FAQ 12: What are the average fees related to a self-directed retirement account and alternative assets? 

Fee structure can vary from institution to institution. At IRA Club, we have a flat fee model, starting at a $195 annual membership and $195 per holding annually. 

See IRA Club fee structures. 

Section 4: Risk, Reward, and Compliance 

FAQ 13: What are the major risks of alternative assets in a self-directed retirement account? 

The major risks include lack of liquidity (which means they typically cannot be sold at short notice) and difficult valuations (private assets do not have daily prices like shares). There is also an increased complexity that comes with alternatives, fraud risk, and an understanding of the prohibited transactions rules to avoid serious violations that can terminate the plan. This is why it’s important to understand if a self-directed account is right for you, and you have a compliant and knowledgeable administrator administering your accounts. 

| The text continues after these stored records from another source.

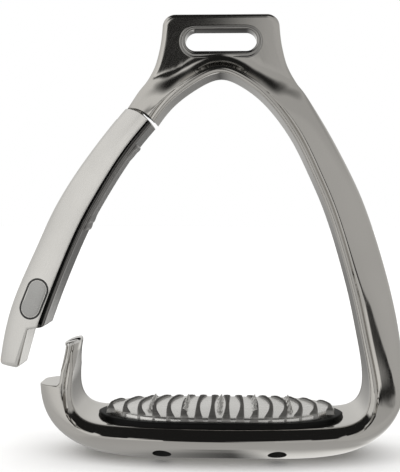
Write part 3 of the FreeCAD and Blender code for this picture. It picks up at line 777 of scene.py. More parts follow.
def make_tongue(material):
    """Hinge knuckle and its web, part of the same forging."""
    outline = web_outline(TONGUE_R, WEB_LENGTH, WEB_HALF)[::-1]
    slab = rounded_slab(outline, -TONGUE_HALF, TONGUE_HALF)
    piece = new_piece("frame_knuckle", skinned(slab), "frame", material)
    cut_away(piece, tool(*prism_shape(circle(PIVOT, BUSH_R, 64), -THROUGH, THROUGH)))
    piece.data.set_sharp_from_angle(angle=math.radians(40))


def make_eye_liner(material):
    """Polished sleeve through the eye with a rounded lip on both faces."""
    lip_y = PLATE_HALF_DEPTH + LINER_PROUD
    half_profile = [(0.0, 3.6), (0.02, 4.1), (0.12, 4.45), (0.3, 4.7), (0.55, 4.86), (0.85, lip_y),
                    (1.15, lip_y - 0.02), (1.4, lip_y - 0.16), (1.5, lip_y - 0.26), (1.6, lip_y - 0.16),
                    (1.8, lip_y - 0.03), (2.05, lip_y), (2.25, lip_y - 0.08), (2.38, lip_y - 0.22),
                    (2.4, PLATE_HALF_DEPTH - 0.3), (1.2, PLATE_HALF_DEPTH - 0.4)]
    profile = half_profile + [(n, -y) for n, y in reversed(half_profile)]
    rings = []
    for grow, y in profile:
        drop = LINER_DROP * min(1.0, max(0.0, (grow - LINER_WALL) / 0.6))
        rings.append(loop_at(eye_outline(grow, drop), y, "Y"))
    new_piece("eye_ring", skinned(rings, closed=True), "frame", material,
              ("eye_liner",), sharp=50)


RECESS_SHIFT = -0.2           # distances in X from the middle of the post magnet's CAD box
MAGNET_SHIFT = -0.5
RECESS_R = 2.5
RECESS_Y = -3.4
RECESS_DEEP = 0.85


def magnet_x(shift):
    """Middle of the post magnet across the stirrup, moved by some millimetres."""
    low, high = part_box("post_magnet")
    return (low.x + high.x) / 2 / MM + shift


def make_latch_plate(material, recess_shade_material):
    """Sloped cap on the post with a round recess in its front half, the recess wall painted near-black as
    shadow.
    """
    tilt = math.atan(POST_TOP_SLOPE)
    grid, outline, post = frame_grid()
    depth = shape_depth(grid[-3:], outline, frame_edge_radius(outline, post))[-1]
    front = [(x, -y) for (x, z), y in zip(grid[-1], depth)]
    loop = np.array(front + [(x, -y) for x, y in reversed(front)])
    centre = loop.mean(axis=0)
    upright = np.array([-math.sin(tilt), 0.0, math.cos(tilt)])

    def level(scale, up):
        flat = centre + (loop - centre) * scale
        base = np.array([(x, y, post_top_z(x, -LATCH_PLATE_T)) for x, y in flat])
        return base + upright * up

    top = LATCH_PLATE_T * math.cos(tilt)
    rounding = ((1.0, -0.7), (0.985, -0.4), (0.94, -0.12), (0.86, -0.02), (0.7, 0.03), (0.4, 0.06))
    levels = [level(1.0, 0.0)] + [level(scale, top + up) for scale, up in rounding]
    piece = new_piece("latch_cap", skinned(levels), "frame", material, ("latch_plate",))
    x = magnet_x(RECESS_SHIFT)
    ring = circle((x, RECESS_Y), RECESS_R, 48)
    cutter = [(a, b, post_top_z(a, up)) for up in (-RECESS_DEEP, 4.0) for a, b in ring]
    cut_away(piece, tool(cutter, wall_faces(len(ring))))

    def on_shaded_recess_wall(a, b, z, slope):
        near = math.hypot(a - x, b - RECESS_Y) < RECESS_R + 0.01 and abs(z - post_top_z(a, 0.0)) < 1.0
        return near and slope < 0.5

    # Painted shadow: the recess wall takes the near-black second material.
    paint(piece, recess_shade_material, on_shaded_recess_wall)
    piece.data.set_sharp_from_angle(angle=math.radians(40))


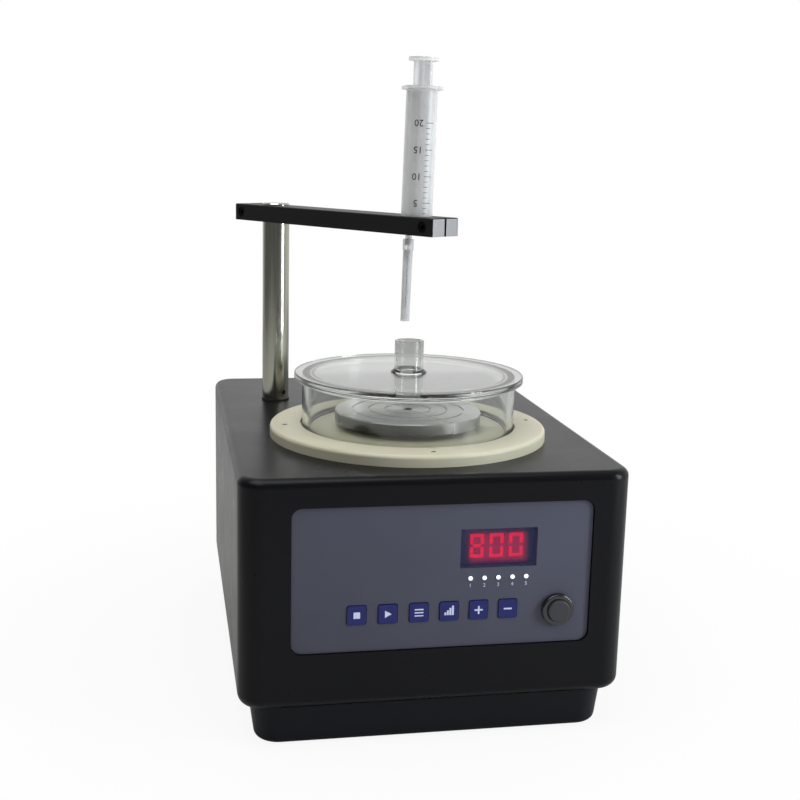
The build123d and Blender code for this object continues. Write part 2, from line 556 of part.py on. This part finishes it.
PIECES = {
    "plinth": plinth, "upper_case": upper_case, "feet": feet, "foot_screws": foot_screws,
    "case_screws": case_screws, "deck_ring": deck_ring, "ring_screws": ring_screws,
    "bowl_gasket": bowl_gasket, "splash_bowl": splash_bowl, "lid": lid, "lid_chimney": lid_chimney, "chuck": chuck,
    "shaft": shaft, "bearing_inner_rings": bearing_inner_rings,
    "bearing_outer_rings": bearing_outer_rings, "bearing_balls": bearing_balls,
    "bearing_housing": bearing_housing, "shaft_seal": shaft_seal, "motor_screws": motor_screws,
    "motor_can": motor_can, "motor_stator": motor_stator, "motor_windings": motor_windings,
    "motor_rotor": motor_rotor, "motor_end_cap": motor_end_cap, "rotary_union": rotary_union,
    "vacuum_hose": vacuum_hose, "vacuum_port": vacuum_port, "port_nut": port_nut,
    "power_inlet": power_inlet,
    "inlet_pins": inlet_pins, "inlet_screws": inlet_screws, "power_supply": power_supply,
    "panel_plate": panel_plate, "display_window": display_window, "display_module": display_module,
    "display_digits": display_digits, "indicator_leds": indicator_leds,
    "control_board": control_board, "board_standoffs": board_standoffs,
    "tact_switches": tact_switches, "button_bezel": button_bezel, "button_nut": button_nut,
    "power_button": power_button, "support_rod": support_rod, "rod_washer": rod_washer,
    "rod_nut": rod_nut, "arm_beam": arm_beam, "arm_screws": arm_screws,
    "syringe_barrel": syringe_barrel, "needle_hub": needle_hub, "cannula": cannula,
    "needle_sheath": needle_sheath, "plunger_rod": plunger_rod, "stopper": stopper,
}


def main():
    os.makedirs("parts", exist_ok=True)
    for name, make in PIECES.items():
        export_step(make(), "parts/" + name + ".step")
    for i, x in enumerate(KEY_X, 1):
        export_step(key_cap(x), "parts/key_%d.step" % i)


main()
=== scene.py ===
"""Looks, studio and camera for the bench-top spin coater."""

import json
from math import cos, pi, radians, sin

import bmesh
import bpy
from mathutils import Matrix, Vector


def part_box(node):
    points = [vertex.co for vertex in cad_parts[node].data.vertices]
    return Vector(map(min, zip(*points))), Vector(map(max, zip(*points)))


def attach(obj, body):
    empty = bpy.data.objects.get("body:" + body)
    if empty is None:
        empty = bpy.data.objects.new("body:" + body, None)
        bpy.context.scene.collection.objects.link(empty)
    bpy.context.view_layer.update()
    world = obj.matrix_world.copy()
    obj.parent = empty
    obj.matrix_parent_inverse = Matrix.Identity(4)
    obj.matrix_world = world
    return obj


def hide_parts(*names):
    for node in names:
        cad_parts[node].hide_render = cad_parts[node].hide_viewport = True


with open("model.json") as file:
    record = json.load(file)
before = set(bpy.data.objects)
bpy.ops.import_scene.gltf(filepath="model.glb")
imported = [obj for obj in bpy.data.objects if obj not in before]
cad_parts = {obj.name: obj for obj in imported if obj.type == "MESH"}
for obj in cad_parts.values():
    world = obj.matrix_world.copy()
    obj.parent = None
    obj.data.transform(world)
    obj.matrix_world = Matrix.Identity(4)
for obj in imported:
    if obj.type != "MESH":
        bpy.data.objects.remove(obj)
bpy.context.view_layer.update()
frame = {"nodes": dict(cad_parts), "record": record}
nodes = frame["nodes"]
for plain in list(bpy.data.materials):
    bpy.data.materials.remove(plain)
MM = 0.001


def middle(node):
    """Centre of a CAD node's box."""
    low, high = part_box(node)
    return (low + high) / 2


# ------------------------------------------------------------- finishes
class Sock:
    """A shader socket; arithmetic on it adds Math nodes."""

    def __init__(self, finish, out):
        self.finish, self.out = finish, out

    def math(self, operation, a, b=0.0):
        return self.finish.node("Math", {"operation": operation}, {0: a, 1: b})

    def __add__(self, other):
        return self.math("ADD", self, other)

    def __sub__(self, other):
        return self.math("SUBTRACT", self, other)

    def __rsub__(self, other):
        return self.math("SUBTRACT", other, self)

    def __mul__(self, other):
        return self.math("MULTIPLY", self, other)

    def __gt__(self, other):
        return self.math("GREATER_THAN", self, other)

    def __lt__(self, other):
        return self.math("LESS_THAN", self, other)

    __radd__ = __add__
    __rmul__ = __mul__

    def smooth(self, low, high):
        """0 below low, 1 above high, eased between."""
        return self.finish.node("MapRange", {"interpolation_type": "SMOOTHSTEP"},
                                {"Value": self, "From Min": low, "From Max": high})


class Finish:
    """A material's node tree, built around one Principled shader."""

    def __init__(self, name, colour, rough=0.5, metal=0.0, **sockets):
        self.mat = bpy.data.materials.new(name)
        self.mat.use_nodes = True
        self.tree = self.mat.node_tree
        self.shader = self.tree.nodes["Principled BSDF"]
        self.output = self.tree.nodes["Material Output"]
        self.set("Base Color", rgb(colour) if isinstance(colour, tuple) else colour)
        self.set("Roughness", rough)
        self.set("Metallic", metal)
        for name, value in sockets.items():
            self.set(name.replace("_", " ").title().replace("Ior", "IOR"), value)

    def set(self, name, value):
        """Give the Principled shader's socket a value or a link."""
        if isinstance(value, Sock):
            self.tree.links.new(value.out, self.shader.inputs[name])
        else:
            self.shader.inputs[name].default_value = value

    def node(self, kind, settings=None, inputs=None, output=0):
        """Add a node, its settings first, then its sockets' values or links."""
        node = self.tree.nodes.new("ShaderNode" + kind)
        settings = dict(settings or {})
        stops = settings.pop("stops", None)
        for key, value in settings.items():
            setattr(node, key, value)
        if stops:
            ramp = node.color_ramp
            while len(ramp.elements) < len(stops):
                ramp.elements.new(0.5)
            for element, (place, colour) in zip(ramp.elements, stops):
                element.position, element.color = place, colour
        for key, value in (inputs or {}).items():
            if isinstance(value, Sock):
                self.tree.links.new(value.out, node.inputs[key])
            else:
                node.inputs[key].default_value = value
        return Sock(self, node.outputs[output])

    def place(self, centre=(0, 0, 0), scale=(1, 1, 1)):
        """Object coordinates about a centre."""
        where = self.node("TexCoord", output=3)
        moved = self.node("VectorMath", {"operation": "SUBTRACT"}, {0: where, 1: centre})
        return self.node("VectorMath", {"operation": "MULTIPLY"}, {0: moved, 1: scale})

    def axis(self, vector, index):
        """One coordinate of a vector."""
        return self.node("SeparateXYZ", inputs={0: vector}, output=index)

    def noise(self, vector, scale, detail=3.0, rough=0.5):
        return self.node("TexNoise", inputs={"Vector": vector, "Scale": scale, "Detail": detail,
                                             "Roughness": rough})

    def mix(self, factor, a, b):
        """Blend two colours."""
        return self.node("Mix", {"data_type": "RGBA"}, {0: factor, 6: a, 7: b}, output=2)

    def bump(self, height, strength, distance=0.0002):
        normal = self.node("Bump", inputs={"Height": height, "Strength": strength, "Distance": distance})
        self.set("Normal", normal)


def rgb(colour):
    """Screen colour 0-255 to a linear shader colour."""
    out = [(c / 255 / 12.92 if c <= 10 else ((c / 255 + 0.055) / 1.055) ** 2.4) for c in colour[:3]]
    return (*out, 1.0)


def tint(colour, k):
    return tuple(max(0, min(255, c * k)) for c in colour)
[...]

Example: In the case of a private land purchase in a self-directed retirement account, the capital was deferred for three years due to market conditions, which demonstrates the illiquidity. 
Takeaway: Alternatives are riskier due to illiquidity; close attention to compliance and active oversight is required. 

FAQ 14: What IRS rules/prohibited transactions should I be aware of? 

Bottom line, the IRS does not allow you to use your retirement accounts to benefit you or lineal family members directly until you decide to take out money at retirement age as a distribution. Examples include purchasing real estate from oneself, hiring a prohibited party’s company to provide a service, or personally managing an asset. Prohibited transaction rules are more complex than this, and a consultation with an IRA expert is recommended before engaging in any transaction that could result in a prohibited transaction. Failure to comply with these rules may result in taxes, penalties, or plan disqualification. 

Real Results: The rental of a self-directed IRA property to a daughter resulted in a prohibited transaction and an IRS penalty. 
Takeaway: Pay close attention to IRS-prohibited transaction rules to avoid penalties and safeguard the plan’s status.